In general, AlexNet showed the worst performance in all the metrics, followed by MobileNet in extracting features from CECED and CLAHE fundus images on both the Messidor and Kaggle datasets. For diagnosing sensitive conditions like diabetic retinopathy, it is important that we adopt a precision-recall curve to measure the mean average precision of the proposed model and the ROC curve as a method to measure the overall accuracy.

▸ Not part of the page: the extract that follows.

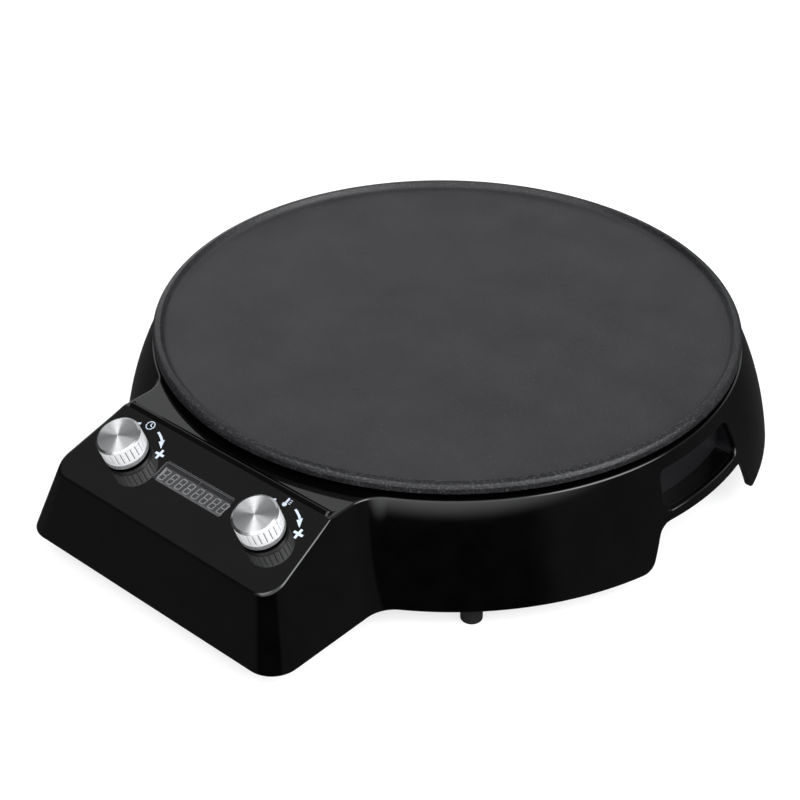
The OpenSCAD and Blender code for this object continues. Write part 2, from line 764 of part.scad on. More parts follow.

Figure 12a shows the precision-recall curve and
Figure 12b shows the ROC curve for the single channels and the proposed WFDLN model on the Messidor dataset. Similarly, the precision-recall curve and the ROC curve for the single channels and the proposed WFDLN model on the Kaggle dataset are presented in
Figure 13a,b, respectively.
Additionally, some of the fundus images were blurred with missing details, which could have impeded the proposed model from extracting and training meaningful features. Fortunately, the benefit of improving the low quality of fundus images using CLAHE and CECED pre-processing techniques characterizes high representation details of the fundus images with observable trainable features. The proposed WFDLN achieved a satisfactory performance in identifying DR, as we went a step further to compare our proposed model with some selected up-to-date frameworks in terms of precision-recall and ROC.
Figure 14a presents the precision-recall curve for the selected up-to-date models and the proposed WFDLN model on the Messidor dataset, while the ROC curve is presented in
Figure 14b. Similarly, the precision-recall curve on for the selected up-to-date models and our WFDLN model on the Kaggle dataset was presented in
Figure 15a, while the ROC curve was depicted in
Figure 15b. It is worth mentioning that all the models were trained on the same dataset for fair comparison.
From all indications, the proposed WFDLN surpasses other frameworks in the aspect of precision-recall and ROC curves, especially in handling low-quality fundus images. The precision-recall graphs reveal that our proposed model’s curves are closest to the graph’s upper right corner with the largest area, implying that it has higher precision and sensitivity. Similarly, the ROC graphs show that our proposed model’s curve was closest to the top-left corner of the graph and had the highest AUC, indicating that it has higher sensitivity and specificity. More importantly, the stated result in terms of ROC and precision-recall can assist expert ophthalmologists in striking a balance between accuracy and precision, as described above.
Even though this study achieved a high level of accuracy in diagnosing DR, it does have certain drawbacks. This suggested strategy, which has high classification accuracy in both Messidor and Kaggle DR datasets, might not obtain exactly the same classification accuracy in another medical dataset. The reason is because the images of various datasets differ owing to differences in labeling, noise, and other factors. To solve this challenge, the AI should be taught to utilize images acquired at various times and locations. Aside from the diversity of data, the allocation of the data classes is also significant. A disparity in class sizes has a detrimental impact on training. The accuracy of categorization was also affected by the different data augmentation strategies employed to correct the imbalance. Another disadvantage is that using the weighted fusion technique requires more processing time as compared to single-channel models while improving the classification accuracy. In light of these constraints, tests will be conducted in the future employing a wider range of images and possibly employing various optimization strategies that are more efficient in terms of computational time.